◆ EXERCISE PROMPT: Write out the complete material exactly as it stands.

=== DATASET EXCERPT ===

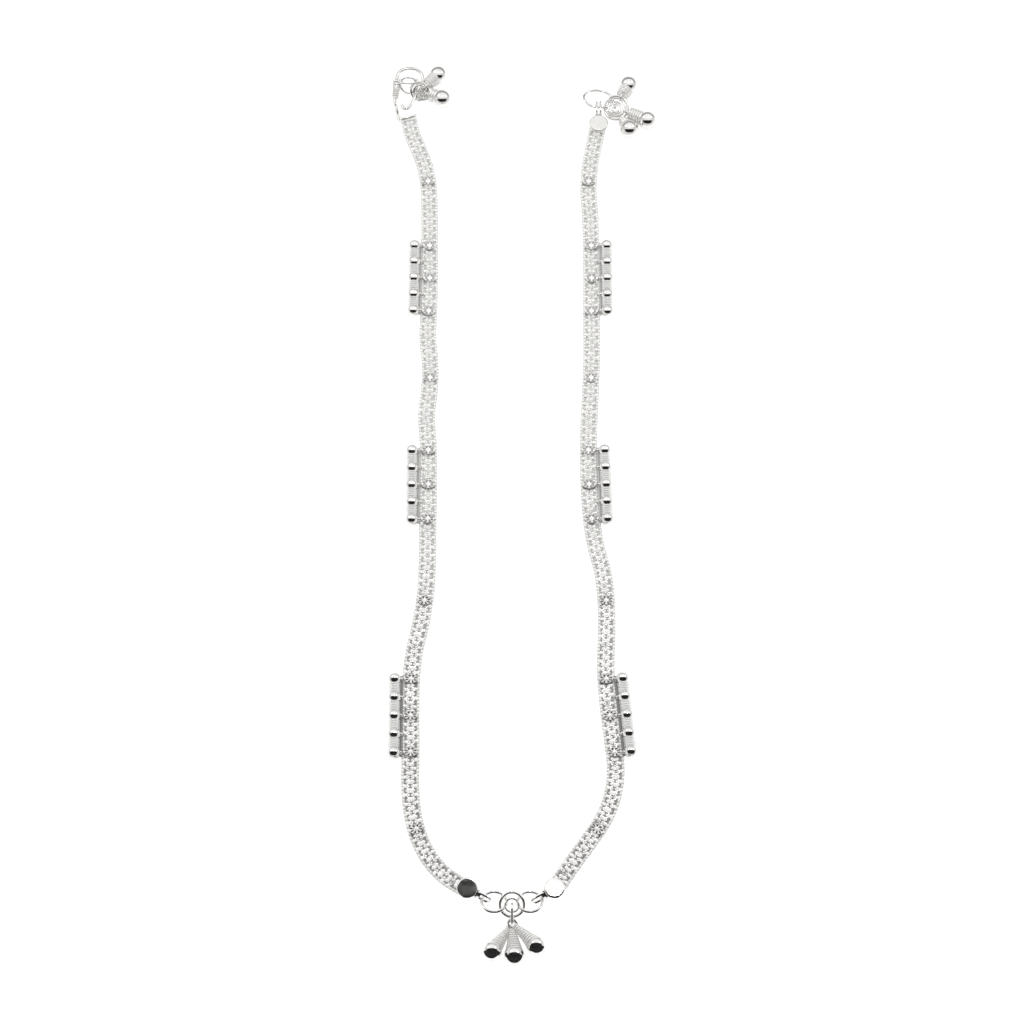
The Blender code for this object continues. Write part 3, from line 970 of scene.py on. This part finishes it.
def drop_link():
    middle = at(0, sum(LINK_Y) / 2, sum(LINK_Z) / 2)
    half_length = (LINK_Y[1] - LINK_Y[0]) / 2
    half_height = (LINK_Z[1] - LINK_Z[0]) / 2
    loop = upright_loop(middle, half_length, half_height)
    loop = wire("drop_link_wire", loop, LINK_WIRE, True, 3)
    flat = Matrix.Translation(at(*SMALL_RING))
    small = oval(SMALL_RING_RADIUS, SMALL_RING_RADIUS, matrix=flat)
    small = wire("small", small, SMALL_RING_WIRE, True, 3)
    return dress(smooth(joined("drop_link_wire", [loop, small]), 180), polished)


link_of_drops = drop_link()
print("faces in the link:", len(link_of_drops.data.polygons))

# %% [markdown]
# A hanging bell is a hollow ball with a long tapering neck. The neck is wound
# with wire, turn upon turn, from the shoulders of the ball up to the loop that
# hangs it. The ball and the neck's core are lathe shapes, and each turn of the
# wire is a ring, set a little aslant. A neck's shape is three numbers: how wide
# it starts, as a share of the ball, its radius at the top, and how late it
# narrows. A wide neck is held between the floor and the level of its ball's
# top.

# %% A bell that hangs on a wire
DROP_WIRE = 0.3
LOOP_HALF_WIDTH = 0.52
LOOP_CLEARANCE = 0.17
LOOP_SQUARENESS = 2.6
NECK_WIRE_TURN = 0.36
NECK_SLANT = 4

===

◆ EXERCISE SOLUTION:
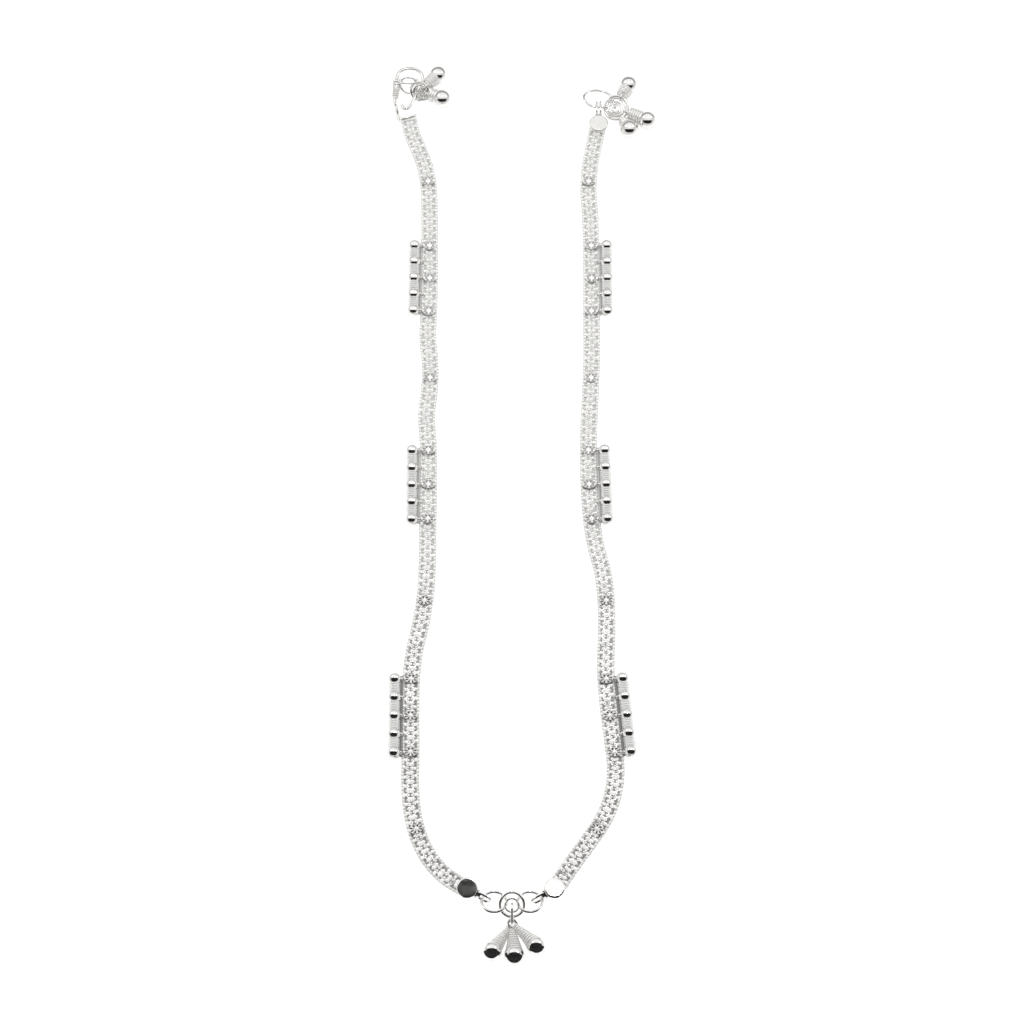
The Blender code for this object continues. Write part 3, from line 970 of scene.py on. This part finishes it.
def drop_link():
    middle = at(0, sum(LINK_Y) / 2, sum(LINK_Z) / 2)
    half_length = (LINK_Y[1] - LINK_Y[0]) / 2
    half_height = (LINK_Z[1] - LINK_Z[0]) / 2
    loop = upright_loop(middle, half_length, half_height)
    loop = wire("drop_link_wire", loop, LINK_WIRE, True, 3)
    flat = Matrix.Translation(at(*SMALL_RING))
    small = oval(SMALL_RING_RADIUS, SMALL_RING_RADIUS, matrix=flat)
    small = wire("small", small, SMALL_RING_WIRE, True, 3)
    return dress(smooth(joined("drop_link_wire", [loop, small]), 180), polished)


link_of_drops = drop_link()
print("faces in the link:", len(link_of_drops.data.polygons))

# %% [markdown]
# A hanging bell is a hollow ball with a long tapering neck. The neck is wound
# with wire, turn upon turn, from the shoulders of the ball up to the loop that
# hangs it. The ball and the neck's core are lathe shapes, and each turn of the
# wire is a ring, set a little aslant. A neck's shape is three numbers: how wide
# it starts, as a share of the ball, its radius at the top, and how late it
# narrows. A wide neck is held between the floor and the level of its ball's
# top.

# %% A bell that hangs on a wire
DROP_WIRE = 0.3
LOOP_HALF_WIDTH = 0.52
LOOP_CLEARANCE = 0.17
LOOP_SQUARENESS = 2.6
NECK_WIRE_TURN = 0.36
NECK_SLANT = 4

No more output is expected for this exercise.